I agree that SOTP makes sense as a valuation framework. And yes, this isn’t a company you should value using a conventional earnings multiple given its cash, bonds, proprietary fund interests, legacy carry, and financial licences that say the business isn’t worth zero.
But I don’t think a base-case valuation of HKD 11 to HKD 13 should be treated as your entry price anchor.
I understand that range to reflect a theoretical value assuming among other things: orderly realization of assets, no significant decline in risk, platform continuity and ultimate distribution to minority shareholders.
That is not a price to expect the market to think of today.
Valuation-wise, the Web3 pivot is a big negative for the company right now. Not because it’s destined to fail, but because it’s ill-timed.
If a company still has a qualified audit opinion, has yet to restore shareholder distributions, and trades at a big discount to NAV, it needs to demonstrate capital discipline before story-telling prowess.
My view is that China Renaissance deserves to be on your research watchlist, but you shouldn’t lazily tag it as “deeply undervalued”.
It has proven it isn’t worth zero.
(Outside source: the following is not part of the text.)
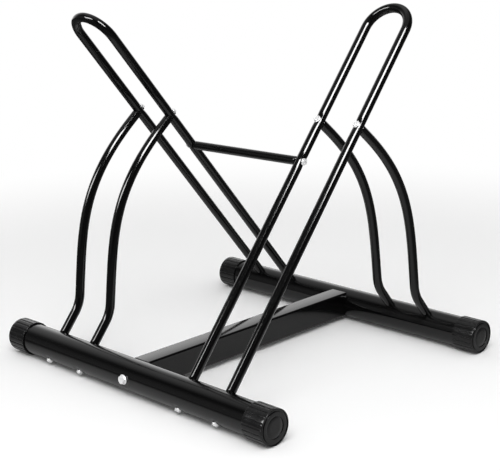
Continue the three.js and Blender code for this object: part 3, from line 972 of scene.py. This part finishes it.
class RACK_OT_end_caps(bpy.types.Operator):
    """Make the four ribbed end caps"""

    bl_idname = "rack.end_caps"
    bl_label = "End caps"

    def blank(self, caps, gap):
        """The turned blank: mouth at 0, closed end at the cap's length."""
        rib_end = CAP_LENGTH - caps.rim_length
        rim = CAP_RADIUS - caps.rim_step
        bore = BASE_RADIUS + gap
        chamfer = caps.mouth_chamfer
        edge = caps.rim_round
        soft = 0.3 * MM
        land_rings = 10
        inner_end = CAP_LENGTH - caps.end_thickness
        low = CAP_LENGTH - caps.channel_depth
        disc = CAP_LENGTH - caps.disc_depth
        profile = [(0, inner_end), (bore, inner_end)]
        profile += [(bore, 0.5 * MM), (bore + soft, 0), (CAP_RADIUS - chamfer, 0)]
        profile += arc((CAP_RADIUS - chamfer, chamfer), chamfer, -60, 0, 4)
        land = rib_end - chamfer - 2 * soft
        profile += [(CAP_RADIUS, chamfer + land * i / land_rings) for i in range(1, land_rings + 1)]
        profile += [(rim, rib_end)]
        profile += arc((rim - edge, CAP_LENGTH - edge), edge, 0, 90, 8)
        profile += arc((caps.channel_outer + soft, CAP_LENGTH - soft), soft, 90, 180, 4)
        profile += [(caps.channel_outer, low), (caps.channel_inner, low)]
        profile += arc((caps.channel_inner - soft, CAP_LENGTH - soft), soft, 0, 90, 4)
        profile += arc((caps.disc_radius + soft, CAP_LENGTH - soft), soft, 90, 180, 4)
        profile += [(caps.disc_radius, disc - soft), (caps.disc_radius - 3 * soft, disc - soft)]
        profile += [(caps.disc_radius - 5 * soft, disc), (caps.disc_radius * 0.5, disc), (0, disc)]
        groove_share = caps.groove_width * caps.rib_count / (2 * math.pi * CAP_RADIUS)
        return turned("cap", profile, rib_angles(caps.rib_count, 6, 10, groove_share)), rib_end

    def execute(self, context):
        caps = context.scene.rack_caps
        tree = bpy.data.node_groups.get("Ribs") or rib_tree()
        # The cap's own X, where a rib's middle lies, points down, and its axis points outwards.
        mouth = FRONT_AXIS + X * CAP_MOUTH_X
        right_end = Matrix.Translation(mouth) @ Matrix.Rotation(math.pi / 2, 4, "Y")
        across = Matrix.Translation(FRONT_AXIS) @ HALF_TURN @ Matrix.Translation(-FRONT_AXIS)
        ends = (
            ("front_right", right_end), ("front_left", across @ right_end),
            ("rear_left", HALF_TURN @ right_end), ("rear_right", HALF_TURN @ across @ right_end),
        )
        for corner, place in ends:
            blank, rib_end = self.blank(caps, context.scene.rack_tubes.gap)
            values = {
                "Ribs": caps.rib_count, "Groove Width": caps.groove_width,
                "Groove Depth": caps.groove_depth, "End": rib_end,
            }
            mesh = grown(linked("blank", blank), tree, values)
            finish_piece(
                f"{corner}_end_cap_fine", mesh, place, finish_named("Satin black plastic"),
                [f"{corner}_end_cap"], sharp=math.radians(50),
            )
        return {"FINISHED"}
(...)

But it hasn’t yet proven that minority shareholders will see that value reflected in their share price in a reasonable timeframe.
The debate isn’t whether China Renaissance is worth more. It’s whether management will ever allow ordinary shareholders to realize that value.
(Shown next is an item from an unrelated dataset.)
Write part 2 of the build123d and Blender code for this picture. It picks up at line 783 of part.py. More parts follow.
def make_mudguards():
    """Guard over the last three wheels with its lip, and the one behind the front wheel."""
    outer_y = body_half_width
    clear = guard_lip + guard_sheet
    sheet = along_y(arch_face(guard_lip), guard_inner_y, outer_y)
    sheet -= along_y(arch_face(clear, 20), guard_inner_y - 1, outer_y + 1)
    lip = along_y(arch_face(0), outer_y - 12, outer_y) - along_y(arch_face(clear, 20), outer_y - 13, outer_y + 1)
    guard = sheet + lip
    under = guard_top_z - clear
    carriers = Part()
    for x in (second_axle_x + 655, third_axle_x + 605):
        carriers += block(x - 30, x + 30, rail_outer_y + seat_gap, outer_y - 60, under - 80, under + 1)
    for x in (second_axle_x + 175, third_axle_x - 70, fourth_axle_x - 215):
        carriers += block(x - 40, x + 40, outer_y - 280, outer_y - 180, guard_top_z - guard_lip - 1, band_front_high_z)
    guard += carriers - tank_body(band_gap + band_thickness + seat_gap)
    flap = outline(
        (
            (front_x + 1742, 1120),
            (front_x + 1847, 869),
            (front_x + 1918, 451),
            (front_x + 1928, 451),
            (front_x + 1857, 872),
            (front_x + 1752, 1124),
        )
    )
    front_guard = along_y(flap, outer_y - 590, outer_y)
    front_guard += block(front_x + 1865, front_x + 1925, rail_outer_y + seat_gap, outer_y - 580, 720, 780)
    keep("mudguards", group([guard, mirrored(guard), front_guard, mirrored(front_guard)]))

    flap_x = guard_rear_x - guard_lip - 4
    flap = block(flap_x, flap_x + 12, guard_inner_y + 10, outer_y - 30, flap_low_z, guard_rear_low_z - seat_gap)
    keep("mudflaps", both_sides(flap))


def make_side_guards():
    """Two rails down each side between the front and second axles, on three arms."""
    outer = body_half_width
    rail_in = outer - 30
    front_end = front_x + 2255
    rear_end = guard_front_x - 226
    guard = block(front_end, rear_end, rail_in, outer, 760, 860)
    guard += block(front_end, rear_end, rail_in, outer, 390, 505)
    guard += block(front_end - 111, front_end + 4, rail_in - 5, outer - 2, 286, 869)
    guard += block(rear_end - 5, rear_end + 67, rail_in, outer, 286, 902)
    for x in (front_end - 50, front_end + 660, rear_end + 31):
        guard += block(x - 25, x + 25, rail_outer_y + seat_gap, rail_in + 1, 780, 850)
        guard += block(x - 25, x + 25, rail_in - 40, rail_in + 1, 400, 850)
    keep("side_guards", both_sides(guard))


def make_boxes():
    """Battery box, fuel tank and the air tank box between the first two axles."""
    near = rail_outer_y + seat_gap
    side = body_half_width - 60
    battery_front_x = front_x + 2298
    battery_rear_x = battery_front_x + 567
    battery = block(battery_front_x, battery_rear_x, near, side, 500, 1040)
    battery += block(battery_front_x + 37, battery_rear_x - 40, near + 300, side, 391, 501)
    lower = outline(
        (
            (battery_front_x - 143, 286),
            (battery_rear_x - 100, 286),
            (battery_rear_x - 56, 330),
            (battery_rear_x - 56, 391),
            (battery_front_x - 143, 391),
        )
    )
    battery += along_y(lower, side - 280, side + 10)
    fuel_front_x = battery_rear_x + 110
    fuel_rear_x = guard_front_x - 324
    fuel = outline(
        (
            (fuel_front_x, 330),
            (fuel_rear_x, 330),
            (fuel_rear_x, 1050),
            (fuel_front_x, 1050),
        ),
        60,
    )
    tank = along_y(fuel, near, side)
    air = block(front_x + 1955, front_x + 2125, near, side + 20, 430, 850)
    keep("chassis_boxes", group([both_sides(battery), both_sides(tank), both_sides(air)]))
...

Disclaimer: This article is intended for informational and research purposes only. It is not investment advice. It is not a recommendation to buy or sell any security. It does not constitute a projection of future share-price performance. Under no circumstances should you rely on this article alone to make an investment decision. Readers should do their own due diligence. Research carefully. Verify company filings, company financials, and understand risk factors before making any investment decisions aligned with your financial goals and risk appetite. Authors may or may not hold positions in the aforementioned securities. Authors’ opinions may also change as new information becomes available to the public.